I have never fired with gas, but I love the look of reduction glazes and my old electric kiln was nearly dead anyway. Following a recent house move I faced the prospect of a costly electrician bill to install it in our outbuilding, and decided that converting it to gas would be comparable in cost. 

Initially I was going to do an updraft kiln. After reading many uneven firing woes I decided the cost and hassle of building a chimney would be worthwhile. 

I decided to spend a decent amount of money on a burner. I know one burner kilns aren't  as good as 2 but I don't  have money for another one. Mine will fire up to a 10 cubic ft kiln apparently. It has flame failure protection and a needle valve so it should be ok to fire my small kiln hopefully. 

My kiln is 17" width and 22" deep so around 3 cubic ft. So burner is overkill but perhaps I will build a bigger kiln from scratch in the future and I don't want to have to buy more burners. 

After ordering the burner I read this thread which is very close to what I intend to do. 

Joel originally had a very similar burner to mine, although his was 90 degree and mine is straight. 

I'm worried that this doesn't bode well for my success as he totally changed burner setup after failing to reach temp. I do think there might be something in the comments about his chimney size though... So I'm going to press on with a larger chimney. 

I'm hopefully goes to collect some 230x114x76mm insulation bricks next week. I have worked out on paper my chimney setup. 

Things I need to decide now:

1. Do I use 50/50 fireclay and grog mix with some sodium silicate or something else like expensive kiln mortar to stick bricks together. 

2. Burner port placement. There isn't going to be much room at the base of kiln with that chimney opening. Can I have a burner port above the floor shelf? I guess pots directly in flame path would get too hot. 

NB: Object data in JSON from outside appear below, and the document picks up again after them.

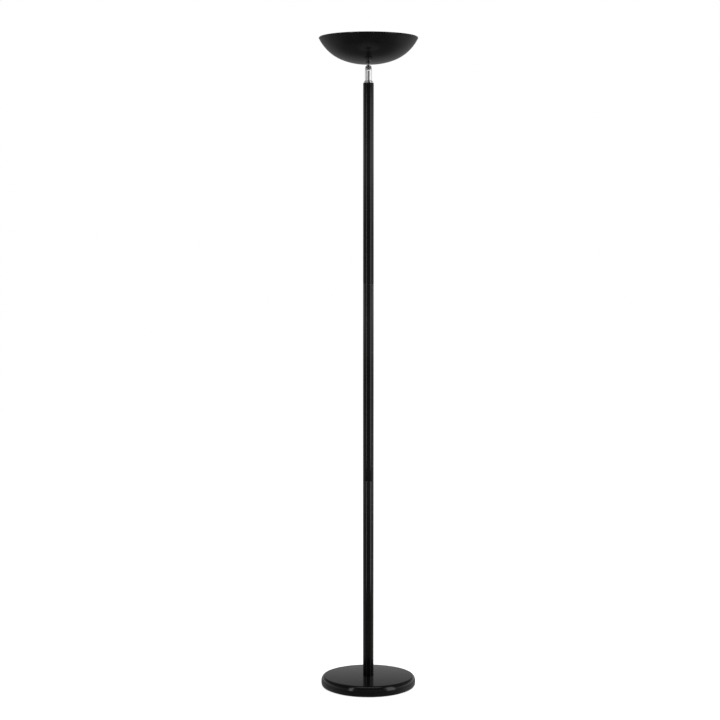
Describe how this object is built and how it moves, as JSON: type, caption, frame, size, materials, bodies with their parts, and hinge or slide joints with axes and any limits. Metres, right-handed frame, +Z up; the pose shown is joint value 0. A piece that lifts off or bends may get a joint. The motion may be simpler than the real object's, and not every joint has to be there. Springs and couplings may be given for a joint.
{
  "type": "torchiere floor lamp",
  "caption": "Free-standing uplighter: weighted round base, slim tubular pole and an upturned bowl shade that tilts on a forked knuckle and holds a linear halogen lamp.",
  "frame": {"origin": "middle of the felt pad's underside, on the floor", "axes": "+Z up the pole; -Y towards the front, +Y towards the cord inlet; the tilt screw and the lamp tube lie along X"},
  "size_m": [0.272, 0.272, 1.8],
  "materials": {
    "black_paint": "gloss",
    "chrome": "polished",
    "zinc": "zinc plated",
    "cement": "rough",
    "felt": "matte",
    "rubber": "matte",
    "lead_sheath": "satin",
    "ceramic": "unglazed",
    "bright_aluminium": "bright",
    "quartz": "clear",
    "tungsten": "drawn wire",
    "brass": "turned",
    "wire_sleeve": "woven sleeve"
  },
  "bodies": {
    "stand": {"base_cover": "black_paint", "base_weight": "cement", "felt_pad": "felt", "cord_inlet": "rubber", "tie_rod": "zinc", "base_washer": "zinc", "base_nut": "zinc", "foot_bush": "zinc", "pole_lower": "black_paint", "pole_middle": "black_paint", "pole_upper": "black_paint", "coupler_lower": "zinc", "coupler_upper": "zinc", "pole_cap": "black_paint", "pole_lead": "lead_sheath", "neck_collar": "chrome", "neck_fork": "chrome", "tilt_screw": "chrome", "tilt_nut": "chrome", "friction_washer_left": "zinc", "friction_washer_right": "zinc"},
    "shade": {"shade_tongue": "chrome", "seat_washer": "chrome", "shade_bowl": "black_paint", "shade_washer": "zinc", "shade_nut": "zinc", "holder_bracket": "zinc", "bracket_nut": "zinc", "socket_left": "ceramic", "socket_right": "ceramic", "socket_screw_left": "zinc", "socket_screw_right": "zinc", "contact_spring_left": "zinc", "contact_spring_right": "zinc", "lamp_tube": "quartz", "lamp_filament": "tungsten", "lamp_cap_left": "ceramic", "lamp_cap_right": "ceramic", "reflector": "bright_aluminium", "reflector_screw_left": "zinc", "reflector_screw_right": "zinc", "protective_glass": "quartz", "glass_clip_front": "zinc", "glass_clip_rear": "zinc", "terminal_block": "ceramic", "shade_lead": "lead_sheath", "socket_wire_left": "wire_sleeve", "socket_wire_right": "wire_sleeve"},
    "contact_left": {"contact_pin_left": "brass"},
    "contact_right": {"contact_pin_right": "brass"}
  },
  "joints": [
    {"name": "shade_tilt", "type": "hinge", "parent": "stand", "child": "shade", "pos_m": [0, 0, 1.718], "axis": [1, 0, 0], "range_deg": [-75, 75]},
    {"name": "contact_left_slide", "type": "slide", "parent": "shade", "child": "contact_left", "axis": [-1, 0, 0], "range_m": [0, 0.003], "stiffness_N_per_m": 800, "springref_m": -0.003, "deforming": ["contact_spring_left"]},
    {"name": "contact_right_slide", "type": "slide", "parent": "shade", "child": "contact_right", "axis": [1, 0, 0], "range_m": [0, 0.003], "stiffness_N_per_m": 800, "springref_m": -0.003, "deforming": ["contact_spring_right"]}
  ]
}
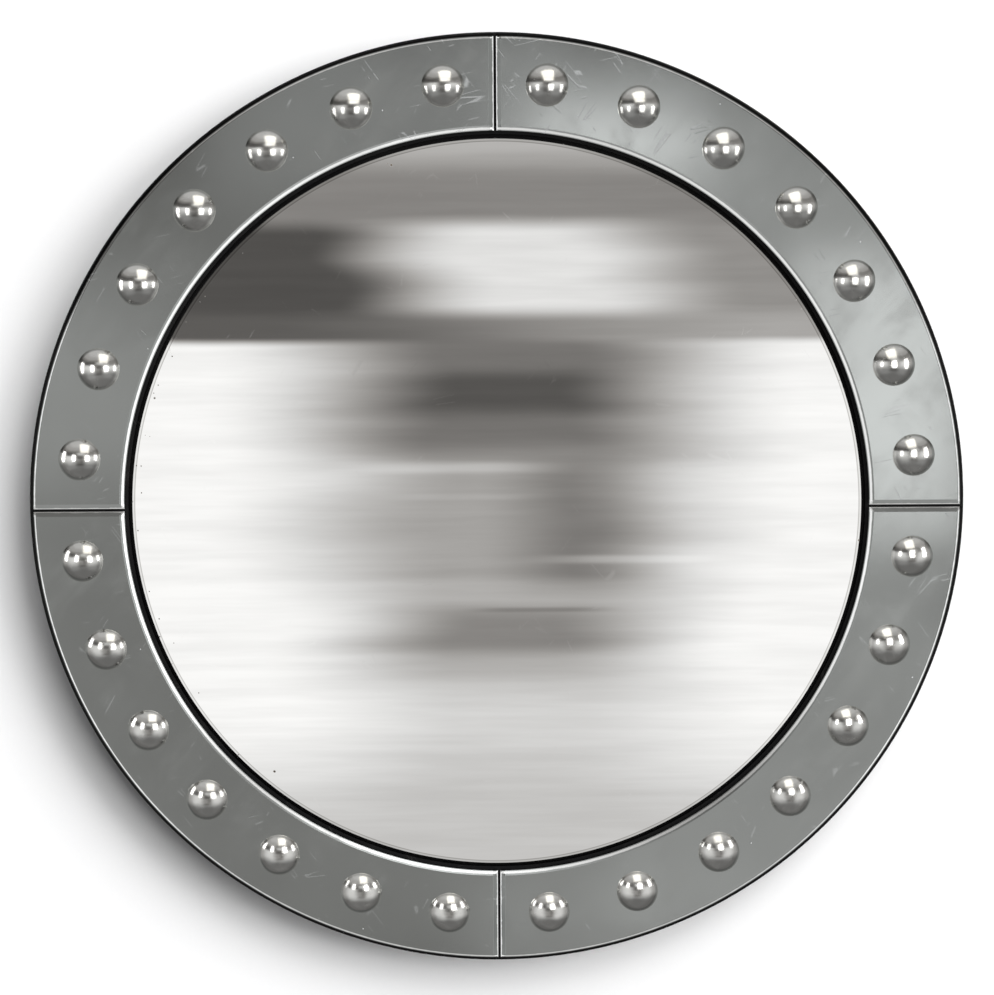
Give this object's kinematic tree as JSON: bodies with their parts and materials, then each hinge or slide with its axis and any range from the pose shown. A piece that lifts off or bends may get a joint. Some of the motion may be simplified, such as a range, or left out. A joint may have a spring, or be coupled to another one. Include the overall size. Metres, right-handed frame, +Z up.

3. Connecting chimney to kiln opening. This needs to be insulated, so do I use like a 2cm thick strip of kiln brick as a kind of bridge all around the 4 planes of the connection. This would reduce the area of flue but would be worth it? Not sure if that will make sense to anyone? 

I could ramble all day about this, I will probably just keep posting my progress and hopefully someone may be able to help me out of the darkness and into the light! 

Edit: the 114 in image should read 76!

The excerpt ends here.